Reasonable people, of course, may dispute whether the story given the biggest headline on the front page should instead have played in a small box inside the paper or whether a brief item carried among a list of digests should have been expanded into a major story, but by and large editors provide something for almost everybody every day.

But the telling phrase in that observation is this: Editors provide the stories, photos and commentaries. They lay the foundation for touching the chords of engagement with readers. Readers invariably have their own ideas about what interests and moves them. And that agenda plays out on the Opinion page in the letters columns.

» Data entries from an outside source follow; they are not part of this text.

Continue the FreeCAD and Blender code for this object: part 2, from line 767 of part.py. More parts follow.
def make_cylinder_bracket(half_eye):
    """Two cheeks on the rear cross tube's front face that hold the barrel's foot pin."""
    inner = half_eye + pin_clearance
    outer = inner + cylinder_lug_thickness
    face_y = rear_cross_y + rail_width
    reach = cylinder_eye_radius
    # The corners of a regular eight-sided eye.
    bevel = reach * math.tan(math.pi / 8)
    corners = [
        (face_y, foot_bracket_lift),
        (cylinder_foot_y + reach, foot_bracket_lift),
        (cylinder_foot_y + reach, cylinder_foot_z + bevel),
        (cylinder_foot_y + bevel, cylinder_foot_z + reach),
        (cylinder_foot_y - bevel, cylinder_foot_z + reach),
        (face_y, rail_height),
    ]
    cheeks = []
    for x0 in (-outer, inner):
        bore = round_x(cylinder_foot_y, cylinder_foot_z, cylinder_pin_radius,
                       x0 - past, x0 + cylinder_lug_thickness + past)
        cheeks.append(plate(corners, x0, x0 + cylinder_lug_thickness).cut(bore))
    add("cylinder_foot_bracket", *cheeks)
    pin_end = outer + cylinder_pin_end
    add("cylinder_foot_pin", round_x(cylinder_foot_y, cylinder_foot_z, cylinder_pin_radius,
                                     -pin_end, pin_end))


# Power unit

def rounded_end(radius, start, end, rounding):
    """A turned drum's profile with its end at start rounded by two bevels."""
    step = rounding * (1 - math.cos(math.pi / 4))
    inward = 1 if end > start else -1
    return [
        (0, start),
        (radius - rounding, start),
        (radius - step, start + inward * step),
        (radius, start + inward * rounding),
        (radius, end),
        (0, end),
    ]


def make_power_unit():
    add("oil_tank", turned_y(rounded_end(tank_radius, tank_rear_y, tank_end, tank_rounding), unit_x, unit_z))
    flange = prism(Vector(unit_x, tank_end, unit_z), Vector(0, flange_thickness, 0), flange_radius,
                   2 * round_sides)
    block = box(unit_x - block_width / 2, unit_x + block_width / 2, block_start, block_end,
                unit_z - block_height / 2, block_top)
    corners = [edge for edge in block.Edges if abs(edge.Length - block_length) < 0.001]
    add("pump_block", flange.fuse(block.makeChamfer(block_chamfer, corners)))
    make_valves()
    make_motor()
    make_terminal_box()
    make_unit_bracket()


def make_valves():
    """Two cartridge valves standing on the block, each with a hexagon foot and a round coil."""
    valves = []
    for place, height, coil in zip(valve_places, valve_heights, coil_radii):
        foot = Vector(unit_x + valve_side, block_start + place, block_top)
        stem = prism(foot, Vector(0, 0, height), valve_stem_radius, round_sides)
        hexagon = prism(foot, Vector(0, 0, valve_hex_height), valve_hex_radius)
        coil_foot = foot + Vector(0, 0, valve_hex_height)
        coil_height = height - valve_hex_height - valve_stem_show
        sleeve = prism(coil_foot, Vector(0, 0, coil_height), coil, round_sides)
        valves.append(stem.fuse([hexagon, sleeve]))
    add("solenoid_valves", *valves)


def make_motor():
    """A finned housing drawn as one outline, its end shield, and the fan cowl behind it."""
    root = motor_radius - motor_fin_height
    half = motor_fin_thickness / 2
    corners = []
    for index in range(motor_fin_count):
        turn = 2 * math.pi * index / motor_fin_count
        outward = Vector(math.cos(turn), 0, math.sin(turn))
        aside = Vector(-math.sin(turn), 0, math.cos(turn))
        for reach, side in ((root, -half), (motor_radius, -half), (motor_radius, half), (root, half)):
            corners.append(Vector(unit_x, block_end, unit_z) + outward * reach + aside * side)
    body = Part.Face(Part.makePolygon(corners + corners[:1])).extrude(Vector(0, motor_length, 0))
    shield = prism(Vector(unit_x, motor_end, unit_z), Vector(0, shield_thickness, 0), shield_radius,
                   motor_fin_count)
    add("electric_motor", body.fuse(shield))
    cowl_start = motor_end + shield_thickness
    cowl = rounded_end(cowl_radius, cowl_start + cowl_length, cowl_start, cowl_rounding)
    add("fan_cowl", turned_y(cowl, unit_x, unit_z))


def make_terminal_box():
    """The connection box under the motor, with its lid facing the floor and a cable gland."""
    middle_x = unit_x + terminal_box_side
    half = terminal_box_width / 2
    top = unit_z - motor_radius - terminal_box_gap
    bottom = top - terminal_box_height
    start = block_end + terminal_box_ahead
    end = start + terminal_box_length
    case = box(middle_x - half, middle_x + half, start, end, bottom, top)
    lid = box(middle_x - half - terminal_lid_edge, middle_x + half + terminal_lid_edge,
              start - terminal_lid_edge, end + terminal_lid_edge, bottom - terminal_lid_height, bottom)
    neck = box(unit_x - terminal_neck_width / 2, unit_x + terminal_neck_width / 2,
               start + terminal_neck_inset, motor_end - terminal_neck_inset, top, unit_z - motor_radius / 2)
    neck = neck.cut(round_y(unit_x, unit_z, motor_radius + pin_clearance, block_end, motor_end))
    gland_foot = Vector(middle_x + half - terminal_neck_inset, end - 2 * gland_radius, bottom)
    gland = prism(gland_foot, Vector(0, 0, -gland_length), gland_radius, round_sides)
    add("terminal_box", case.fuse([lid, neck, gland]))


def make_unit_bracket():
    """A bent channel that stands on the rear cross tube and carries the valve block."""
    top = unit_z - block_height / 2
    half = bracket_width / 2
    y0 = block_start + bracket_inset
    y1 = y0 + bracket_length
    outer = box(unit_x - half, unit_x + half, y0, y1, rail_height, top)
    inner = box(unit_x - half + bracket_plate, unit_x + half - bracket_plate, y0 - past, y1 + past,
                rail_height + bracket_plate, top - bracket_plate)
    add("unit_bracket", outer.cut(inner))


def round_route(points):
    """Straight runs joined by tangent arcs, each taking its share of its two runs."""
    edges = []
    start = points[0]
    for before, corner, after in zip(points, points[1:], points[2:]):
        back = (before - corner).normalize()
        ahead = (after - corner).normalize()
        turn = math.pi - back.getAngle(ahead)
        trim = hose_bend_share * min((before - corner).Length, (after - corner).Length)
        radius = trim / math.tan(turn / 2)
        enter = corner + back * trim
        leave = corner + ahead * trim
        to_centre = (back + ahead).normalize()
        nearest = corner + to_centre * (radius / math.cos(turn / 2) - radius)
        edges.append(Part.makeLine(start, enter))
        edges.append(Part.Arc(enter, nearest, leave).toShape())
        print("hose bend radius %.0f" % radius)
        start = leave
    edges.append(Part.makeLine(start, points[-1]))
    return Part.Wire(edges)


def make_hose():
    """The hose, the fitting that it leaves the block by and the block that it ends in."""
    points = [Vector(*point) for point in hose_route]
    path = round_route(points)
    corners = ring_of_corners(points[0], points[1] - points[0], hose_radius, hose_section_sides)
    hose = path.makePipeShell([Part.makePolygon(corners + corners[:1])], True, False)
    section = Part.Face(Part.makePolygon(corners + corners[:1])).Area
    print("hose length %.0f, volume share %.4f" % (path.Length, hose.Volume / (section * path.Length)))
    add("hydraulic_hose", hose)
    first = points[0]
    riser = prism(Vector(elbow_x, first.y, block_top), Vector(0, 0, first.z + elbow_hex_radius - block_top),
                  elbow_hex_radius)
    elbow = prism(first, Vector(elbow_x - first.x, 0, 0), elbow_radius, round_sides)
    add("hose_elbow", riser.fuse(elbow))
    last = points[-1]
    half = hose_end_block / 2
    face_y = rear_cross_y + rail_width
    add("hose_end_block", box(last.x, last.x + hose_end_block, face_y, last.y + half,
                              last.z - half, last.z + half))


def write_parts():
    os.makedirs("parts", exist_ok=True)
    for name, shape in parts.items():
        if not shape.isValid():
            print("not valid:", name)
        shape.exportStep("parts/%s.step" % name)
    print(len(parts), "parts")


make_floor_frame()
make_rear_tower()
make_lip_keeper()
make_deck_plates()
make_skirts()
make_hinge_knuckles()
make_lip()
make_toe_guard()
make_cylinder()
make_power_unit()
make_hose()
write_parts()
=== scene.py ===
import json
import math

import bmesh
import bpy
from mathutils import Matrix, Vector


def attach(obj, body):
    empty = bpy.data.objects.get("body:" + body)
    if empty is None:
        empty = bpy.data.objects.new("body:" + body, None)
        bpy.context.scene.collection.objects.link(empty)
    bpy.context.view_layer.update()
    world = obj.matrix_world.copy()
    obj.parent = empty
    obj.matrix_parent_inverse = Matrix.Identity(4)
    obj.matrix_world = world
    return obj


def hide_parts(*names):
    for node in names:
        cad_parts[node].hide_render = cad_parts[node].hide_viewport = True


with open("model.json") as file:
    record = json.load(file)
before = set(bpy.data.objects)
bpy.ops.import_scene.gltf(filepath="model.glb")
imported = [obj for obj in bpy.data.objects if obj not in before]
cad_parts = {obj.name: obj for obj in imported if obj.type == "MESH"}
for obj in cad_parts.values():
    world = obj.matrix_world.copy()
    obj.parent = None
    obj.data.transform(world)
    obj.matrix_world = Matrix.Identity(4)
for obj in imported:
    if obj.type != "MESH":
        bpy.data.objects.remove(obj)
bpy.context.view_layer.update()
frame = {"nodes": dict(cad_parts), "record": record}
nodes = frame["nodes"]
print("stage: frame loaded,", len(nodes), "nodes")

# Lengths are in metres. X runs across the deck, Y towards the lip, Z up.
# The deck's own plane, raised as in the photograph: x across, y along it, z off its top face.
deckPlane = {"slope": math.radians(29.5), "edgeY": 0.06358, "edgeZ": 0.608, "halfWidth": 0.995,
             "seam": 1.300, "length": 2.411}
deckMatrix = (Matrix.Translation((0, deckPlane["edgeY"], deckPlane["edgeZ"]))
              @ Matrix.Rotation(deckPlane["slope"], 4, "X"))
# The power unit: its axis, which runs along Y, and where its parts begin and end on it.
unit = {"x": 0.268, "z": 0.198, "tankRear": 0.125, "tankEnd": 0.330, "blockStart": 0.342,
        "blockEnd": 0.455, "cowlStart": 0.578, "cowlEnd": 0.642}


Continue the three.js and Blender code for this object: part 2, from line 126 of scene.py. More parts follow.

To be sure, sometimes it follows the direction determined by — well, let’s call it — the news cycle. As the world teetered on the brink of war with Syria, we invited readers to share their thoughts, and an abundant response filled up more than a full page and spilled out onto the Web. The crisis has mellowed, at least temporarily, in the past week, and still, letters flow in expressing readers’ anxieties, hopes and ideas.

But this synchronizing of editors’ speculation and readers’ actual interests isn’t always reflected in what inspires people to take pen (or laptop) in hand and dash off their anger, joy or inspiration for all the world to absorb and react to. In just the past week, letter writers have expounded on numerous topics that were far from major news and some that haven’t been news at all. One letter urged a library to turn off its lights at night. Another called for closer scrutiny of hydraulic fracturing in oil and gas exploration. Another reminded readers of the importance of commemorating Constitution Day.

Many, to be sure, had news stories or prominent issues like Obamacare, gay marriage or gun control at their foundation, but the expressions, the timing and the passions were those of citizens, not of politicians or editors.

I won’t go so far as my colleague to suggest that the “real” window on the community is in the letters column. To some extent, the letters reflect the personalities and interests of those individuals who are moved to challenge and be challenged on the issues they care about. But I will say there is something especially refreshing in the diversity and strength of passions reflected in the letters column.

Take a look for yourself. It can give you an interesting perspective on your community — and who knows, it may also inspire you to add your own individual passions to the conversation.